Zelia was very much the centre of interest, able to speak all the major European languages, but fascinating to those gathered about her for her ‘majestic presence, her wit, and her knowledge’ (Lurie 1966: 65).

The visual materials she presented – their whereabouts to this day unknown (Merilee Grindle thinks all her papers, drawings etc. ‘went up in smoke when her things were cleared out of Casa Alvarado in the 1930s and ‘40s’ [personal communication 18/4/24]) – were clearly hugely impressive. ‘At the international congress, Zelia Nuttall’s star shone bright. She presented her work on the Mexican calendar stone, and it was received with acclaim…’ The charts that she showed – ‘4 large and 10 small analytical tables of the Mexican Calendar System, that accompany my presentation’ (Nuttall, 1894: 4) ‘managed to make an incredibly complicated system clear’ (Grindle quotes Holmes). Daniel Brinton, congress president, called this new work ‘“epoch-making in the progress of such studies in the field of American anthropology”’ (Grindle 2023: 108).
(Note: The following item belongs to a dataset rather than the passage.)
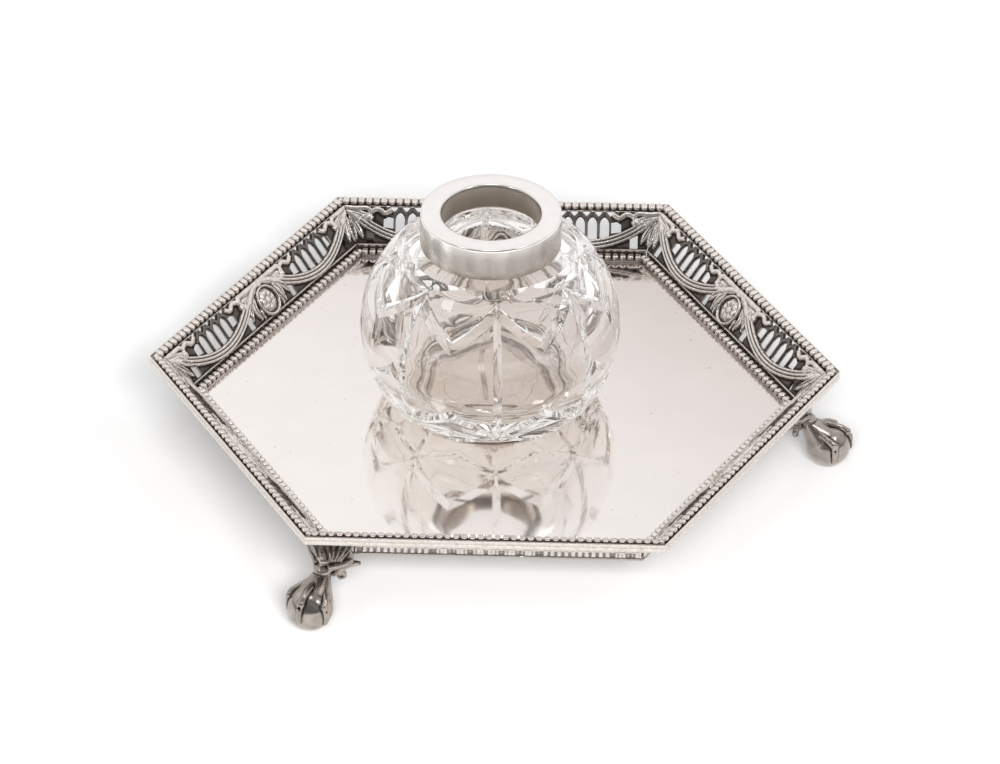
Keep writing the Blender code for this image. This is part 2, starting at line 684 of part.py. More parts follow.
def make_foot(material, parent):
    """One cast foot: leg, ball and claws joined into a single body."""
    base = add_object("foot_core", finish_mesh("foot_core", make_leg(), material), parent)
    additions = [make_ball()] + [make_toe(angle) for angle in TOE_ANGLES]
    for number, shape in enumerate(additions):
        guide = add_object(f"foot_guide_{number}", finish_mesh("foot_guide", shape, material), parent)
        guide.hide_render = True
        guide.display_type = "WIRE"
        join = base.modifiers.new(f"join_{number}", "BOOLEAN")
        join.operation = "UNION"
        join.solver = "EXACT"
        join.object = guide
    bpy.context.view_layer.update()
    graph = bpy.context.evaluated_depsgraph_get()
    mesh = bpy.data.meshes.new_from_object(base.evaluated_get(graph))
    for leftover in [base] + [join.object for join in base.modifiers]:
        bpy.data.objects.remove(leftover, do_unlink=True)
    mesh.name = "foot"
    mesh.shade_smooth()
    mesh.set_sharp_from_angle(angle=SMOOTH_LIMIT)
    return mesh


# Bottle
# Heights here are measured from the bottle's own foot.

def body_radius(height):
    """The uncut body's radius, an ellipse with its widest place at the equator."""
    half = BODY_UPPER_HALF_HEIGHT if height > BODY_EQUATOR_HEIGHT else BODY_LOWER_HALF_HEIGHT
    return BODY_RADIUS * math.sqrt(max(0, 1 - ((height - BODY_EQUATOR_HEIGHT) / half) ** 2))


def cut_rows():
    """Rows up the body: height at a mitre cut, height between two cuts, and whether it is a valley."""
    lower_edge = (LOWER_CROSSING_HEIGHT + CUT_EDGE_RISE, LOWER_PEAK_HEIGHT + CUT_EDGE_RISE)
    upper_edge = (UPPER_CROSSING_HEIGHT - CUT_EDGE_RISE, UPPER_POINT_HEIGHT - CUT_EDGE_RISE)
    rows = [
        (LOWER_CROSSING_HEIGHT, LOWER_POINT_HEIGHT, True),
        (LOWER_CROSSING_HEIGHT, (LOWER_POINT_HEIGHT + LOWER_PEAK_HEIGHT) / 2, False),
        (LOWER_CROSSING_HEIGHT, LOWER_PEAK_HEIGHT, True),
        (*lower_edge, False),
    ]
    for row in range(1, PANEL_ROWS):
        share = row / PANEL_ROWS
        rows.append((lower_edge[0] + (upper_edge[0] - lower_edge[0]) * share,
                     lower_edge[1] + (upper_edge[1] - lower_edge[1]) * share, False))
    rows += [
        (*upper_edge, False),
        (UPPER_CROSSING_HEIGHT, UPPER_POINT_HEIGHT, True),
        (UPPER_CROSSING_HEIGHT, (UPPER_POINT_HEIGHT + UPPER_PEAK_HEIGHT) / 2, False),
        (UPPER_CROSSING_HEIGHT, UPPER_PEAK_HEIGHT, True),
    ]
    return rows


def bottle_columns():
    """Columns round the body: turn in radians, and how far from a cut towards mid-panel."""
    half_panel = math.pi / CUT_COUNT
    leaving = [(share, share) for share in PANEL_COLUMN_SHARES]
    nearing = [(2 - share, share) for share in reversed(PANEL_COLUMN_SHARES[1:])]
    columns = []
    for cut in range(CUT_COUNT):
        for along, share in [*leaving, (1.0, 1.0), *nearing]:
            turn = half_panel * (2 * cut + along)
            columns.append((turn + FIRST_CUT_TURN, share))
    return columns


def on_bottle(turn, radius, height):
    """A point of the bottle, from its turn, its radius and its height above the bottle's foot."""
    return Vector((radius * math.cos(turn), radius * math.sin(turn), BOTTLE_BASE + height))


def ring_at(shape, columns, radius, height):
    """A level ring of vertices, one in each column."""
    return [shape.verts.new(on_bottle(turn, radius, height)) for turn, _ in columns]


def make_bottle(material):
    """The cut-glass bottle: mitre-cut body, plain neck, and the well for the ink."""
    shape = bmesh.new()
    columns = bottle_columns()
    rings = [ring_at(shape, columns, BOTTLE_FOOT_RADIUS, 0)]
    for at_cut, at_panel, valley in cut_rows():
        ring = []
        for turn, share in columns:
            height = at_cut + (at_panel - at_cut) * share
            radius = body_radius(height) - (CUT_DEPTH if valley or share == 0 else 0)
            ring.append(shape.verts.new(on_bottle(turn, radius, height)))
        rings.append(ring)
    shoulder = (body_radius(SHOULDER_HEIGHT) + NECK_RADIUS) / 2
    rings.append(ring_at(shape, columns, shoulder, SHOULDER_HEIGHT))
    rings.append(ring_at(shape, columns, NECK_RADIUS, NECK_BASE_HEIGHT))
    rings.append(ring_at(shape, columns, NECK_RADIUS, NECK_TOP))
    for before, after in zip(rings, rings[1:]):
        bridge(shape, before, after)

    well_columns = columns[::2]
    well = [ring_at(shape, well_columns, BORE_RADIUS, NECK_TOP)]
    for radius, height in well_profile():
        well.append(ring_at(shape, well_columns, radius, height))
    for before, after in zip(well, well[1:]):
        bridge(shape, before, after)
    outer = rings[-1]
    for first in range(len(well_columns)):
        second = (first + 1) % len(well_columns)
        ahead = outer[(2 * first + 2) % len(outer)]
        shape.faces.new((outer[2 * first], outer[2 * first + 1], well[0][first]))
        shape.faces.new((outer[2 * first + 1], ahead, well[0][first]))
        shape.faces.new((well[0][first], ahead, well[0][second]))
    shape.faces.new(rings[0])
    shape.faces.new(well[-1])
    return finish_mesh("glass_bottle", shape, material, merge=MERGE_DISTANCE)


def well_profile():
    """The well below its bore, from the shoulder down to its floor."""
    profile = [(BORE_RADIUS, NECK_BASE_HEIGHT - GLASS_WALL_THICKNESS / 2)]
    high = NECK_BASE_HEIGHT - GLASS_WALL_THICKNESS
    for row in range(WELL_ROWS):
        height = high + (GLASS_FLOOR_THICKNESS - high) * (row / WELL_ROWS)
        profile.append((max(BORE_RADIUS, body_radius(height) - GLASS_WALL_THICKNESS), height))
    profile.append((WELL_FLOOR_RADIUS, GLASS_FLOOR_THICKNESS))
    return profile


def lathe(section, segments):
    """A closed ring turned from a closed (radius, height) section."""
    shape = bmesh.new()
    rings = []
    for segment in range(segments):
        turn = math.tau * segment / segments
        rings.append([shape.verts.new(on_bottle(turn, radius, height)) for radius, height in section])
    for segment in range(segments):
        bridge(shape, rings[segment], rings[(segment + 1) % segments])
    return shape


def make_collar(material):
    """The silver collar: a channel that caps the glass neck and lines its mouth."""
    inner_wall = COLLAR_RADIUS - COLLAR_WALL
    underside = COLLAR_TOP - COLLAR_TOP_THICKNESS
    sleeve_end = COLLAR_TOP - COLLAR_SLEEVE_LENGTH
    sleeve_outer = COLLAR_OPENING_RADIUS + COLLAR_SLEEVE_WALL
    section = [
        (COLLAR_RADIUS, COLLAR_BASE_HEIGHT),
        (COLLAR_RADIUS, COLLAR_TOP - COLLAR_EDGE_BREAK),
        (COLLAR_RADIUS - COLLAR_EDGE_BREAK, COLLAR_TOP),
        (COLLAR_OPENING_RADIUS, COLLAR_TOP),
        (COLLAR_OPENING_RADIUS, sleeve_end),
        (sleeve_outer, sleeve_end),
        (sleeve_outer, underside),
        (inner_wall, underside),
        (inner_wall, COLLAR_BASE_HEIGHT),
    ]
    return finish_mesh("collar", lathe(section, COLLAR_SEGMENTS), material)


def make_plaster_ring(material):
    """The plaster bed between the glass neck and the collar's top."""
    section = [
        (BORE_RADIUS, PLASTER_BASE),
        (NECK_RADIUS, PLASTER_BASE),
        (NECK_RADIUS, PLASTER_TOP),
        (BORE_RADIUS, PLASTER_TOP),
    ]
    return finish_mesh("plaster_ring", lathe(section, COLLAR_SEGMENTS), material)


# Assembly

def centre_the_plan(stand, pieces):
    """Move the stand so that the middle of its plan lies on the origin."""
    bpy.context.view_layer.update()
    corners = [piece.matrix_world @ vertex.co for piece in pieces for vertex in piece.data.vertices]
    for axis in (0, 1):
        values = [corner[axis] for corner in corners]
        stand.location[axis] = -(min(values) + max(values)) / 2


def main():
    clear_scene()
    stand = add_empty("inkstand")
    bottle = add_empty("ink_bottle", stand)
    bottle.location.xy = BOTTLE_PLACE

    pieces = [add_object("tray_floor", make_tray_floor(add_material("floor_silver")), stand)]
    panel = make_gallery_panel(add_material("gallery_silver"))
    moulding = make_rim_moulding(add_material("rim_silver"))
    upper = make_pearl_wire("upper_beading", UPPER_PEARL_APOTHEM, PEARL_SEAT_HEIGHT,
                            add_material("upper_pearl_silver"))
    lower = make_pearl_wire("lower_beading", LOWER_PEARL_APOTHEM, FLOOR_HEIGHT,
                            add_material("lower_pearl_silver"))
    for side, name in enumerate(SIDE_NAMES):
        turn = CORNER_ANGLE * (side + 0.5)
        for prefix, mesh in (("gallery_panel", panel), ("rim_moulding", moulding),
                             ("upper_beading", upper), ("lower_beading", lower)):
            pieces.append(add_object(f"{prefix}_{name}", mesh, stand, turn))
    foot = make_foot(add_material("foot_silver"), stand)
    for number, name in enumerate(FOOT_NAMES):
        pieces.append(add_object(f"foot_{name}", foot, stand, math.tau * number / len(FOOT_NAMES)))

    pieces.append(add_object("glass_bottle", make_bottle(add_material("cut_glass")), bottle))
    pieces.append(add_object("collar", make_collar(add_material("collar_silver")), bottle))
    pieces.append(add_object("plaster_ring", make_plaster_ring(add_material("plaster")), bottle))
    centre_the_plan(stand, pieces)


main()
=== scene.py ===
"""A desk inkstand: a six-sided silver gallery tray on claw-and-ball feet, with a cut-glass ink bottle."""

import math

import bmesh
import bpy
import numpy as np
from mathutils import Matrix, Vector
from mathutils.geometry import delaunay_2d_cdt


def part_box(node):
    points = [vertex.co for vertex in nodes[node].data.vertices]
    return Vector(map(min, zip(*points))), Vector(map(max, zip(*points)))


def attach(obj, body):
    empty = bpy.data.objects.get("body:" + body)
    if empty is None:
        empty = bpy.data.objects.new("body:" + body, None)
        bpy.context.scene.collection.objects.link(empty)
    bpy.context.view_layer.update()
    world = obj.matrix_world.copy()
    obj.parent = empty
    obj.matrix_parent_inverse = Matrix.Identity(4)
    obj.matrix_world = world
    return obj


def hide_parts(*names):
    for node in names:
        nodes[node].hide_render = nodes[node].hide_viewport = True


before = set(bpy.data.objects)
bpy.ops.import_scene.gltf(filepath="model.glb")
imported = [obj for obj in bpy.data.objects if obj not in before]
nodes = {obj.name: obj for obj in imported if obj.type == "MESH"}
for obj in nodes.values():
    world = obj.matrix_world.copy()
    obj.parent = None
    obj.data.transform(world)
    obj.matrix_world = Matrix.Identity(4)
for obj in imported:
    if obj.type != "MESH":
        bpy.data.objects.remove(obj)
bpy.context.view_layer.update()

# Lengths below are in millimetres; make_mesh turns them into metres.

MM = 0.001
SIDES = 6
HALF_CORNER = math.pi / SIDES
SLOPE = math.tan(HALF_CORNER)
COS_CORNER = math.cos(HALF_CORNER)
EDGE_ALONG = np.array((-math.sin(HALF_CORNER), COS_CORNER))
EDGE_OUT = np.array((COS_CORNER, math.sin(HALF_CORNER)))
SEAT = 20.3  # where the gallery, the lower pearls and the bottle stand, just over the floor plate
SIDE_NAMES = ("right_back", "back", "left_back", "left_front", "front", "right_front")
SIDE_TURNS = [math.radians(30 + 60 * side) for side in range(SIDES)]
FOOT_TURNS = {"foot_right": 0.0, "foot_left_back": 120.0, "foot_left_front": 240.0}


def node_middle(name):
    low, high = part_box(name)
    return (low + high) / 2


TRAY_AXIS = node_middle("tray_floor") * Vector((1, 0, 0))
BOTTLE_AXIS = node_middle("collar") * Vector((1, 1, 0))


# General mesh helpers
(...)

Nearly 250 archaeologists, ethnologists, folklorists, anthropologists, antiquarians, and linguists attended the Congress over the best part of a week (ibid: 117). ‘Over sixty US newspapers reported on Zelia’s discovery and Brinton’s praise. The New York Times lauded her work, and even readers of papers in small towns… were able to learn about her breakthrough in decoding Aztec time’ (ibid: 108).
Commenting on her paper, William Holmes wrote: ‘Without the admirable and ingenious tables and diagrams presented by Mrs. Nuttall, the explanation given by her of so highly complicated a system cannot, however simple, be made plain. The paper was commented on by the president as epoch-making in the progress of such studies in the field of American anthropology…’ (ibid: 124).